**What is asked**
Among the entries below, find the line with "rest = rest_placement()", then quote it and each following line up to and including the line with "if empty is", and nothing else.

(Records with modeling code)
↓↓↓
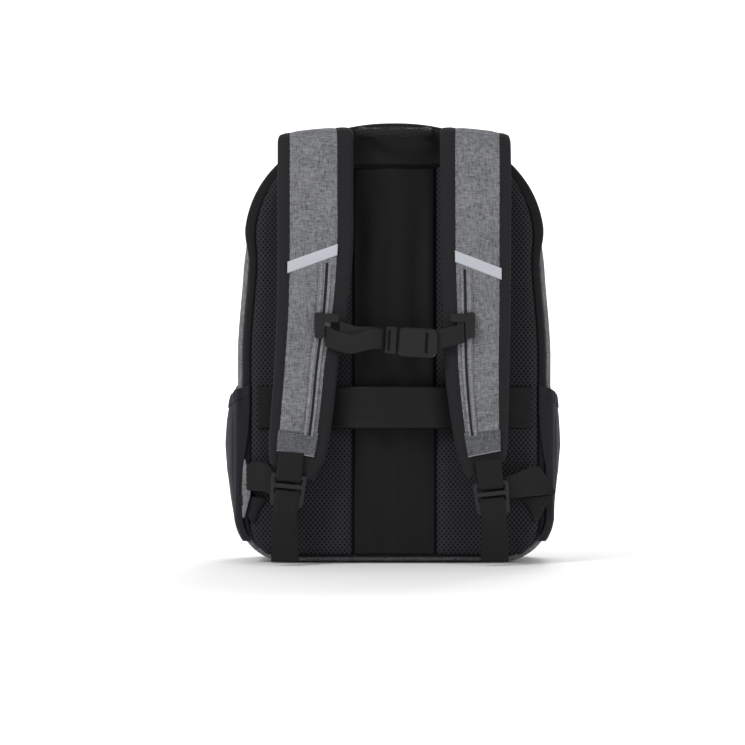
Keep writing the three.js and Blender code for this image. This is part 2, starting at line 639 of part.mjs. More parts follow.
// Male half: a bar that carries the webbing, a tongue, and two prongs that show in the windows.
function bucklePlug() {
  const { mouth, plugLeft, thick, y } = BUCKLE;
  const base = moulded(roundedRect(plugLeft, -13.5, mouth - plugLeft - 0.6, 27, 3), thick - 1, y, 1.2);
  const slot = new THREE.BoxGeometry(2.6, thick + 10, 21).translate(plugLeft + 3.8, y, 0);
  const tongue = moulded(roundedRect(mouth - 4, -2, 22, 4, 1), thick - 6, y, 0.5);
  const prong = (sign) => {
    const shape = new THREE.Shape();
    const place = (x, z) => [mouth + x, sign * z];
    shape.moveTo(...place(-4, 9));
    shape.lineTo(...place(6, 9));
    shape.lineTo(...place(8, 12.6));
    shape.lineTo(...place(16, 12.6));
    shape.lineTo(...place(19, 8));
    shape.lineTo(...place(19, 6));
    shape.lineTo(...place(-4, 6));
    shape.closePath();
    return moulded(shape, thick - 6.4, y, 0.5);
  };
  const joined = [tongue, prong(1), prong(-1)].reduce((body, tool) => cutOrJoin(body, tool, 'add'), base);
  return cutOrJoin(joined, slot, 'subtract').rotateY(degToRad(3)).translate(0, 0, BUCKLE.z - 1);
}

// Sternum webbing, given by its upper and lower edge.
const STERNUM = {
  left: [
    { y: -57, outerX: -69.6, outerZ: 242, innerX: -69.6, innerZ: 221 },
    { y: -60, outerX: -56, outerZ: 236, innerX: -57, innerZ: 216 },
    { y: -63, outerX: -41, outerZ: 233, innerX: -43, innerZ: 213.5 },
    { y: -64.4, outerX: -24, outerZ: 238, innerX: -25, innerZ: 217.5 },
    { y: -62, outerX: -14, outerZ: 238.6, innerX: -14, innerZ: 218.2 },
    { y: -60, outerX: -10.8, outerZ: 238.6, innerX: -10.8, innerZ: 218.2 },
  ],
  back: [
    { y: -58.4, outerX: -55.1, outerZ: 247, innerX: -55.1, innerZ: 227 },
    { y: -58.6, outerX: -40, outerZ: 241.5, innerX: -40, innerZ: 221.5 },
    { y: -59.4, outerX: -24, outerZ: 240.6, innerX: -24, innerZ: 220.2 },
    { y: -59, outerX: -16, outerZ: 239.8, innerX: -16, innerZ: 219.4 },
  ],
  right: [
    { y: -60, outerX: 43, outerZ: 237.2, innerX: 43, innerZ: 216.8 },
    { y: -60.4, outerX: 55, outerZ: 240.5, innerX: 55, innerZ: 220.4 },
    { y: -58.6, outerX: 69.4, outerZ: 244.4, innerX: 69.4, innerZ: 224.6 },
  ],
};

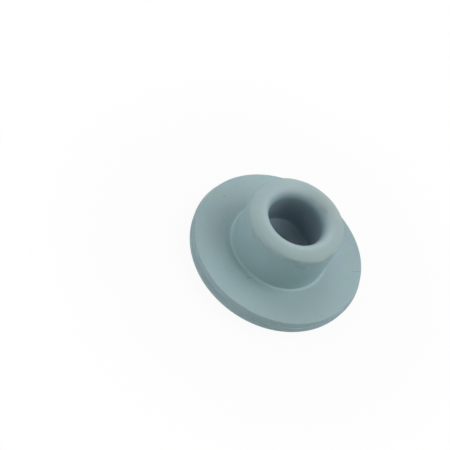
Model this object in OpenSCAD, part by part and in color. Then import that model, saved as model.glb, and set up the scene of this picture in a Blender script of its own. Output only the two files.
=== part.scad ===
// Rubber stopper for a small glass vial: a round flange and a hollow plug,
// moulded in one piece on one axis.
// Millimetres, +Z up. The stopper stands on its flat outer face, which is the
// top when it is fitted in a vial, and its plug points up. The origin is the
// centre of the outer face.

/* [Flange] */
// Diameter of the flange, across the parting line on its rim
flange_d = 13; // [12:0.1:14]
// Thickness of the flange, from the outer face to the sealing face
flange_t = 1.62; // [1.5:0.02:2]
// Height of the parting line above the outer face
parting_z = 1.15; // [1:0.05:1.3]
// Radius between the rim and the outer face
shoulder_r = 0.85; // [0.4:0.05:0.9]
// Draft of the rim on the outer side of the parting line, in degrees
outer_draft = 3; // [0:1:6]
// Radius between the rim and the sealing face
sealing_edge_r = 0.06; // [0.02:0.02:0.14]
// Draft of the rim on the plug side of the parting line, in degrees
plug_side_draft = 14; // [0:1:20]
// How far the trimmed flash on the parting line stands out
flash_proud = 0.02; // [0.01:0.01:0.04]

/* [Plug] */
// Diameter of the plug's straight wall
plug_d = 7.15; // [7:0.05:7.3]
// Height of the whole stopper
height = 5.42; // [5.2:0.02:8]
// Radius of the bead at the root of the plug
root_bead_r = 0.14; // [0.06:0.01:0.16]
// Step from the straight wall in to the lip
lip_step = 0.02; // [0.01:0.01:0.05]
// Radius of the lip's crown, from its outer edge to its crest
crown_r = 1.25; // [1.2:0.05:2]

/* [Hollow] */
// Diameter of the hollow
hollow_d = 4.1; // [3.9:0.05:4.4]
// Depth of the hollow below the crest of the lip
hollow_depth = 3.22; // [2:0.02:3.4]
// Radius from the crest of the lip into the hollow
mouth_r = 0.7; // [0.55:0.05:0.8]
// Radius round the hollow's floor
floor_edge_r = 0.15; // [0.05:0.05:0.5]

/* [Target ring] */
// Diameter of the ring on the outer face that shows where a needle goes in
ring_d = 3.2; // [2:0.1:6]
// Radius of the half-round groove that draws the ring
ring_groove_r = 0.05; // [0.03:0.01:0.08]

/* [Look] */
// Colour of the rubber
rubber_colour = "#9fb4b6";

/* [Hidden] */

flange_r = flange_d / 2;
plug_r = plug_d / 2;
hollow_r = hollow_d / 2;
crest_r = hollow_r + mouth_r;
lip_z = height - crown_r + sqrt(crown_r ^ 2 - (plug_r - lip_step - crest_r) ^ 2);

$fn = 96;

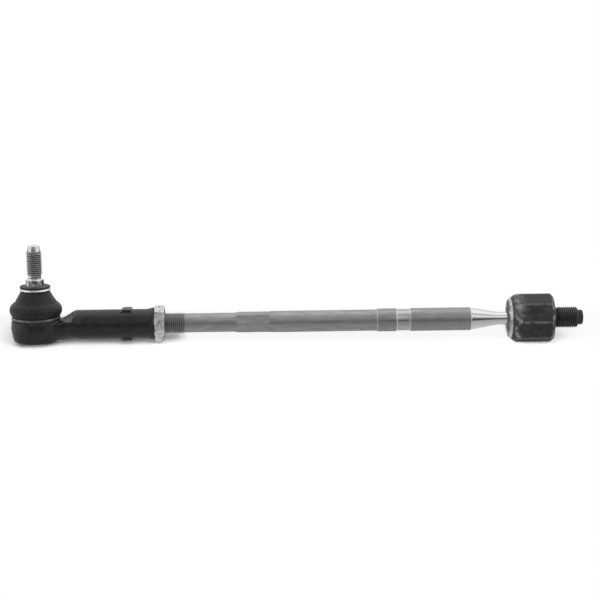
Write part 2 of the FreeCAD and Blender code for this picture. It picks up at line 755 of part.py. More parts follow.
def make_inner_housing():
    """Forged octagon with the inner ball socket, its rolled lip, and the stud threaded into the rack."""
    body = new_body("inner_housing")
    centre = INNER_CENTRE
    reach = size("inner_seat_reach")
    gap = size("ball_clearance")
    sketch = new_sketch(body, "octagon", "YZ_Plane", LIP_START)
    draw(sketch, polygon_corners(OCTAGON_SIDES, size("octagon_across_flats"), OCTAGON_TURN))
    extruded(body, "forged_octagon", sketch, size("lip_reach") + size("octagon_reach"))
    lip_round = size("lip_round")
    lip_edge = size("lip_edge_radius")
    stock_radius = OCTAGON_CORNER + CUT_MARGIN
    outside = [
        (LIP_START - CUT_MARGIN, lip_edge - lip_round),
        (LIP_START, lip_edge - lip_round, Arc(lip_round, -1)),
        (LIP_START + lip_round, lip_edge),
        (LIP_START + size("lip_length"), size("lip_foot_radius"), Arc(size("shoulder_arc"), -1)),
        (SHOULDER_END, OCTAGON_CORNER),
        (SHOULDER_END, stock_radius),
        (LIP_START - CUT_MARGIN, stock_radius),
    ]
    turned(body, "rolled_shoulder", outside, "H_Axis", "Groove")
    face_radius = size("octagon_across_flats") / 2 - size("octagon_face_inset")
    chamfer = [
        (OCTAGON_END + CUT_MARGIN, face_radius),
        (OCTAGON_END, face_radius),
        (OCTAGON_END - size("octagon_chamfer_length"), OCTAGON_CORNER),
        (OCTAGON_END - size("octagon_chamfer_length"), stock_radius),
        (OCTAGON_END + CUT_MARGIN, stock_radius),
    ]
    turned(body, "end_chamfer", chamfer, "H_Axis", "Groove")
    thread = size("rack_thread_radius")
    pilot = size("rack_pilot_radius")
    stud = [
        (OCTAGON_END, ZERO),
        (OCTAGON_END, thread),
        (RACK_THREAD_END, thread),
        (RACK_THREAD_END + size("rack_thread_chamfer"), thread - size("rack_thread_chamfer")),
        (RACK_THREAD_END + size("rack_thread_chamfer"), pilot),
        (RACK_TIP - size("rack_pilot_chamfer"), pilot),
        (RACK_TIP, pilot - size("rack_pilot_chamfer")),
        (RACK_TIP, ZERO),
    ]
    turned(body, "rack_stud", stud, "H_Axis")
    floor = centre + INNER_SEAT_INSIDE + size("inner_seat_floor") + gap
    throat = centre - reach - gap
    socket = [
        (LIP_START - CUT_MARGIN, ZERO),
        (LIP_START - CUT_MARGIN, size("lip_mouth_radius")),
        (LIP_START, size("lip_mouth_radius")),
        (throat, size("throat_radius")),
        (throat, chord_height(INNER_SOCKET_RADIUS, reach + gap), Arc(INNER_SOCKET_RADIUS, -1)),
        (centre, INNER_SOCKET_RADIUS),
        (centre + INNER_SEAT_INSIDE / 2 + gap, INNER_SOCKET_RADIUS),
        (floor, INNER_SEAT_OUTSIDE / 2 + gap),
        (floor, ZERO),
    ]
    turned(body, "socket", socket, "H_Axis", "Groove")
    return body


def boot_bulge_centre():
    """Centre of the boot's round bulge, on the side away from the rod."""
    foot = FreeCAD.Vector(BOOT_FOOT_RADIUS.number, 0, SIZES["boot_foot_height"])
    crease = FreeCAD.Vector(SIZES["boot_crease_radius"], 0, SIZES["boot_crease_height"])
    chord = crease - foot
    reach = math.sqrt(SIZES["boot_bulge_arc"] ** 2 - (chord.Length / 2) ** 2)
    centre = (foot + crease) * 0.5 + FreeCAD.Vector(-chord.z, 0, chord.x).normalize() * reach
    return FreeCAD.Vector(-centre.x, 0, centre.z)


def rest_placement():
    """Lay the tie rod down: the closing plate's outer edge and the octagon's lowest edge meet the floor."""
    foot_x = SIZES["plate_bend"] - SIZES["plate_cup_radius"]
    foot = FreeCAD.Vector(foot_x, 0, -SIZES["plate_cup_depth"])
    edge = FreeCAD.Vector(SHOULDER_END.number, 0, -OCTAGON_CORNER.number)
    angle = math.degrees(math.atan2(foot.z - edge.z, edge.x - foot.x))
    turn = FreeCAD.Rotation(FreeCAD.Vector(0, -1, 0), angle)
    left = turn.multVec(boot_bulge_centre()).x - SIZES["boot_bulge_arc"]
    right = turn.multVec(FreeCAD.Vector(RACK_TIP.number, 0, 0)).x
    shift = FreeCAD.Vector(-(left + right) / 2, 0, -turn.multVec(foot).z)
    return FreeCAD.Placement(shift, turn)


bodies = [
    make_outer_housing(),
    make_closing_plate(),
    make_outer_ball_seat(),
    make_ball_stud(),
    make_dust_boot(),
    make_ring("boot_top_ring", UPPER_GROOVE_RADIUS, UPPER_RING_FOOT, "upper_ring"),
    make_ring("boot_bottom_ring", BEAD_OUTSIDE, LOWER_RING_FOOT, "lower_ring"),
    make_lock_nut(),
    make_rod(),
    make_inner_ball_seat(),
    make_inner_housing(),
]
doc.recompute()

rest = rest_placement()
for body in bodies:
    body.Placement = rest
doc.recompute()

for item in doc.Objects:
    if "Invalid" in item.State or "Error" in item.State:
        raise RuntimeError(f"{item.Name} failed: {item.State}")
for body in bodies:
    shape = body.Shape
    if shape.isNull() or not shape.isValid() or len(shape.Solids) != 1:
        raise RuntimeError(f"{body.Label} is not one valid solid")
    shape.exportStep(f"parts/{body.Label}.step")
    box = shape.BoundBox
    print(f"{body.Label}: {box.XLength:.1f} x {box.YLength:.1f} x {box.ZLength:.1f} mm,",
          f"volume {shape.Volume:.0f} mm3")
print("placement:", rest)
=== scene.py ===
# %% [markdown]
# # A steering tie rod, dressed for a studio picture
# A tie rod links a car's steering rack to its front wheel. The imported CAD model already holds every
# piece at its true place. This lesson gives each piece the small shapes and the surface that the real
# one has: rolled threads, a forged hexagon, a rubber boot, black coating and polished steel.
# Everything could be done with modifiers on the CAD meshes, but their triangles follow flat faces and
# shade badly close up. So most pieces are built again as clean grids of rings, from the same sizes.

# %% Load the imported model
import json
import math

import bmesh
import bpy
import numpy as np
from mathutils import Matrix, Vector


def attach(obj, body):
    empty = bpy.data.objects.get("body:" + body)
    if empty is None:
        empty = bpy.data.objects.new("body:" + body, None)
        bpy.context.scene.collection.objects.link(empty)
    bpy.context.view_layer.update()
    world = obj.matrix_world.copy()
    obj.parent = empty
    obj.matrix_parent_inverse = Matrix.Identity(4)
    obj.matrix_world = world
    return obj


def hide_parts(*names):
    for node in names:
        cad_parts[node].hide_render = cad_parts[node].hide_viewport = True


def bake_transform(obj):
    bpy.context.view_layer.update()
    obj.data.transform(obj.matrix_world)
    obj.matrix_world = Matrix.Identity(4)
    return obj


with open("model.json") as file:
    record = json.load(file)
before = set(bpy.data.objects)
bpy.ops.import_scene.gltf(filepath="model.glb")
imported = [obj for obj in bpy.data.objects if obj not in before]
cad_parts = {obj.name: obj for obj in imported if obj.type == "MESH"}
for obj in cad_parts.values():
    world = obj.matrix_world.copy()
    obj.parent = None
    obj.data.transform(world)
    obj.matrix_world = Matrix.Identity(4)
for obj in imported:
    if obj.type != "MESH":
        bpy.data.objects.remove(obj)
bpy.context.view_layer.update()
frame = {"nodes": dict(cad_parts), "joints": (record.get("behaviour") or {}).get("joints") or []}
print("CAD nodes:", sorted(frame["nodes"]))

# %% [markdown]
# ## The rod's own axes
# The tie rod lies on the floor a little out of level, so its axis is not quite the world's X. It is
# simpler to draw in the rod's own frame, where the outer ball is at zero, X runs along the rod and Z
# up the stud, and to lay each piece down with one matrix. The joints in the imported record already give
# these axes, so no angle is typed in twice.

# %% Read the rod's axes from its joints
MM = 0.001
joints = {joint["name"]: joint for joint in frame["joints"]}
rod_axis = Vector(joints["sleeve_thread"]["axis"]).normalized()
stud_axis = Vector(joints["stud_azimuth"]["axis"]).normalized()
ball_centre = Vector(joints["stud_azimuth"]["pos_m"])
lay = Matrix((rod_axis, stud_axis.cross(rod_axis), stud_axis)).transposed().to_4x4()
lay.translation = ball_centre
INNER_CENTRE = (Vector(joints["inner_spin"]["pos_m"]) - ball_centre).length / MM
print("slope of the rod, degrees:", round(math.degrees(math.asin(rod_axis.z)), 3))
print("ball to ball, mm:", round(INNER_CENTRE, 2))

# %% [markdown]
# ## Rings into skins
# Nearly every piece here was turned, rolled or forged round one axis, so its surface is a stack of
# rings. The Screw modifier could spin an outline, but it can't make a hexagon or a helix. A grid can:
# each row is one ring, and both its height and its radius may change with the angle. The last column
# repeats the first one, and merging the doubles closes the seam, also where a thread has climbed by
# one pitch on its way round.

# %% A skin from rows of rings
SEAM = 0.002 * MM


def skin(name, rows, axis, angles, closed=False):
    """Join rows of (distance, radius) in millimetres, round the rod or the stud, into one mesh."""
    rings = []
    for along, radius in rows:
        along = np.broadcast_to(along, angles.shape)
        side, rise = radius * np.cos(angles), radius * np.sin(angles)
        rings.append(np.stack([along, -side, rise] if axis == "rod" else [side, rise, along], 1))
    if closed:
        rings.append(rings[0])
    grid = np.stack(rings) * MM
    count, columns = grid.shape[:2]
    first = np.arange((count - 1) * columns).reshape(count - 1, columns)[:, :-1].ravel()
    faces = np.stack([first, first + 1, first + columns + 1, first + columns], 1)
    mesh = bpy.data.meshes.new(name)
    mesh.from_pydata(grid.reshape(-1, 3).tolist(), [], faces.tolist())
    work = bmesh.new()
    work.from_mesh(mesh)
    bmesh.ops.remove_doubles(work, verts=work.verts, dist=SEAM)
    bmesh.ops.recalc_face_normals(work, faces=work.faces)
    work.to_mesh(mesh)
    work.free()
    return mesh


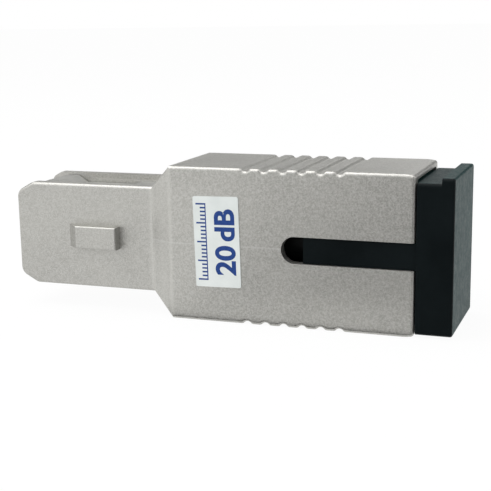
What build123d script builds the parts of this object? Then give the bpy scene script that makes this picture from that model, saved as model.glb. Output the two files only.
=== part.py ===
from build123d import *
import os

# A plug-to-socket fibre attenuator, in millimetres. The origin is on the optical axis, at the
# plane of the plug plates' front ends. +X runs from the plug to the socket, +Z is up, and the
# wide face with the label looks towards -Y. The part rests on its narrow lower side.

# Plug end: two plates around the frame
plug_width = 9.0
plate_length = 13.0
plate_thickness = 0.9
front_corner_length = 1.55
front_corner_drop = 0.85
rear_corner_length = 0.9
rear_corner_drop = 0.5
front_corner_round = 0.9
rear_corner_round = 0.5

# Coding key on the front plate
key_front = 5.12
key_ramp = 1.0
key_length = 4.78
key_width = 1.94
key_height = 0.9
key_round = 0.12

# Release rails inside the plates
rail_thickness = 0.9
rail_height = 1.0
rail_front = 0.5
rail_lead = 1.75
rail_step = 0.05
ramp_front = 3.2
ramp_length = 1.7
ramp_drop = 0.4

# Taper between the plates and the body
neck_length = 2.05
shoulder_depth = 2.4

# Body
hook_room = 1.25
edge_round = 0.27
wall_narrow = 0.7
wall_wide = 0.9
mouth_room = 2.1
mouth_recess = 0.2
ease_length = 0.9
ease_drop = 0.12

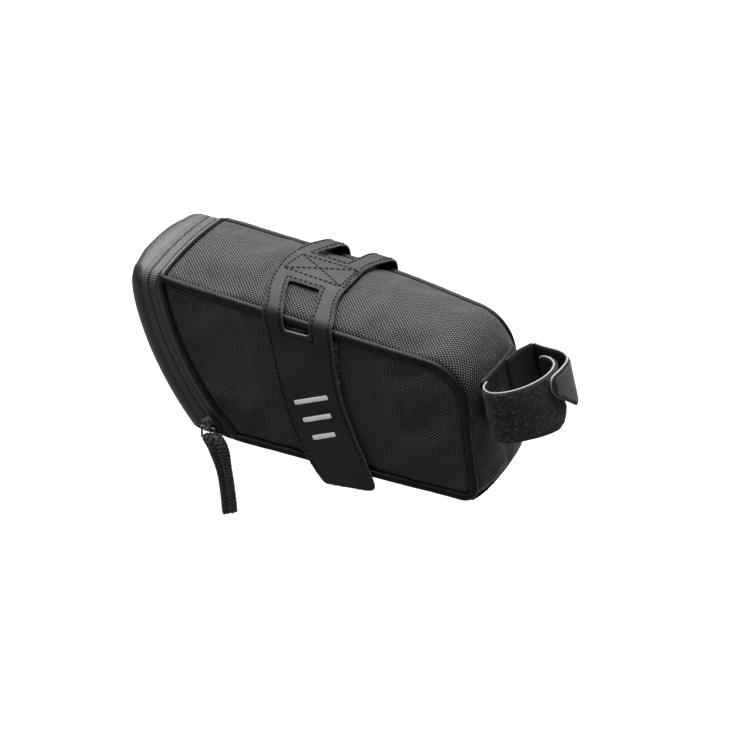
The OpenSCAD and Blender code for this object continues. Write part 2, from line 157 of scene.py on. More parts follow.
def bump(t, p, height, distance, after=None):
    b = node(t, "ShaderNodeBump", Strength=1.0, Distance=distance)
    t.links.new(height, b.inputs["Height"])
    if after is not None:
        t.links.new(after, b.inputs["Normal"])
    t.links.new(b.outputs[0], p.inputs["Normal"])
    return b.outputs[0]


def weave(name, low, high, pitch, depth, rough, sheen, spec=0.5):
    """Basket weave drawn in the flat pattern's millimetres (the UV map), with slow colour drift and fine fibre noise;
    the thread tops are painted lighter as a highlight, the warp more than the weft, and the gaps between threads are
    painted near black as shade.
    """
    m, t, p = nodes_of(name, Roughness=rough, Specular_IOR_Level=spec, Sheen_Weight=sheen, Sheen_Roughness=0.45)
    su, sv = (math_node(t, "SINE", mul(t, c, math.pi / pitch * 1000)) for c in uv_split(t))
    cu, cv = (math_node(t, "ABSOLUTE", c) for c in (su, sv))
    over = math_node(t, "GREATER_THAN", mul(t, su, sv), 0.0)
    warp = mul(t, mul(t, cu, math_node(t, "POWER", cv, 0.45)), over)
    weft = mul(t, mul(t, cv, math_node(t, "POWER", cu, 0.45)), math_node(t, "SUBTRACT", 1.0, over))
    # painted highlight: how brightly each thread top is coloured, the warp more than the weft
    shine = add(t, math_node(t, "POWER", warp, 1.5), mul(t, weft, 0.2))
    drift = add(t, mul(t, object_noise(t, 28.0, 2.0), 0.25), 0.875)
    fibre = add(t, mul(t, object_noise(t, 2600.0, 2.0), 0.5), 0.75)
    tone = mul(t, mul(t, shine, drift), fibre)
    # colour runs from painted shade in the gaps between threads (tone 0) to the painted highlight on the tops
    colour = ramp(t, tone, [(0.0, grey(low, COOL)), (0.35, grey(high * 0.14, COOL)), (0.9, grey(high, COOL))])
    t.links.new(colour, p.inputs["Base Color"])
    bump(t, p, add(t, warp, weft), depth * MM)
    return m


def coated(name, base, rough, grain, depth, tint=(1, 1, 1), spec=0.5, ribs=None, drift=0.3):
    """Smooth coated fabric, leather grain or rubber; ribs, if asked, are (pitch, height) across the UV map's v."""
    m, t, p = nodes_of(name, Specular_IOR_Level=spec)
    d = object_noise(t, 45.0, 3.0)
    colour = ramp(t, d, [(0.3, grey(base * (1 - drift), tint)), (0.7, grey(base * (1 + drift), tint))])
    t.links.new(colour, p.inputs["Base Color"])
    t.links.new(add(t, mul(t, object_noise(t, 160.0, 3.0), 0.16), rough - 0.08), p.inputs["Roughness"])
    last = bump(t, p, object_noise(t, grain, 5.0, 0.7), depth * MM)
    if ribs:
        wave = math_node(t, "SINE", mul(t, uv_split(t)[1], 2 * math.pi / ribs[0] * 1000))
        bump(t, p, wave, ribs[1] * MM, after=last)
    return m


def fuzzy(name, low, high, scale, depth):
    """Brushed pile: dark gaps between lighter tufts."""
    m, t, p = nodes_of(name, Roughness=0.95, Specular_IOR_Level=0.08, Sheen_Weight=0.06, Sheen_Roughness=0.6)
    tufts = object_noise(t, scale, 6.0, 0.75)
    stops = [(0.46, grey(low)), (0.56, grey(high * 0.3, (1, 1, 1.05))), (0.66, grey(high, (1, 1, 1.06)))]
    t.links.new(ramp(t, tufts, stops), p.inputs["Base Color"])
    bump(t, p, tufts, depth * MM)
    return m


def metal(name, base, rough):
    m, t, p = nodes_of(name, Metallic=0.9)
    d = object_noise(t, 900.0, 4.0)
    t.links.new(ramp(t, d, [(0.3, grey(base * 0.75)), (0.7, grey(base * 1.2))]), p.inputs["Base Color"])
    t.links.new(add(t, mul(t, d, 0.2), rough), p.inputs["Roughness"])
    bump(t, p, object_noise(t, 3000.0, 2.0), 0.01 * MM)
    return m


def film(name):
    """Retro-reflective film: fine glass beads in a silver binder."""
    m, t, p = nodes_of(name, Roughness=0.42, Metallic=0.35)
    c = t.nodes.new("ShaderNodeTexCoord")
    beads = node(t, "ShaderNodeTexVoronoi", Scale=5200.0)
    t.links.new(c.outputs["Object"], beads.inputs["Vector"])
    colour = ramp(t, beads.outputs["Distance"], [(0.0, grey(0.34)), (0.6, grey(0.22, (1, 1, 0.98)))])
    t.links.new(colour, p.inputs["Base Color"])
    bump(t, p, beads.outputs["Distance"], 0.02 * MM)
    return m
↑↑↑
**Answer in full**
rest = rest_placement()
for body in bodies:
    body.Placement = rest
doc.recompute()

for item in doc.Objects:
    if "Invalid" in item.State or "Error" in item.State:
        raise RuntimeError(f"{item.Name} failed: {item.State}")
for body in bodies:
    shape = body.Shape
    if shape.isNull() or not shape.isValid() or len(shape.Solids) != 1:
        raise RuntimeError(f"{body.Label} is not one valid solid")
    shape.exportStep(f"parts/{body.Label}.step")
    box = shape.BoundBox
    print(f"{body.Label}: {box.XLength:.1f} x {box.YLength:.1f} x {box.ZLength:.1f} mm,",
          f"volume {shape.Volume:.0f} mm3")
print("placement:", rest)
=== scene.py ===
# %% [markdown]
# # A steering tie rod, dressed for a studio picture
# A tie rod links a car's steering rack to its front wheel. The imported CAD model already holds every
# piece at its true place. This lesson gives each piece the small shapes and the surface that the real
# one has: rolled threads, a forged hexagon, a rubber boot, black coating and polished steel.
# Everything could be done with modifiers on the CAD meshes, but their triangles follow flat faces and
# shade badly close up. So most pieces are built again as clean grids of rings, from the same sizes.

# %% Load the imported model
import json
import math

import bmesh
import bpy
import numpy as np
from mathutils import Matrix, Vector


def attach(obj, body):
    empty = bpy.data.objects.get("body:" + body)
    if empty is None:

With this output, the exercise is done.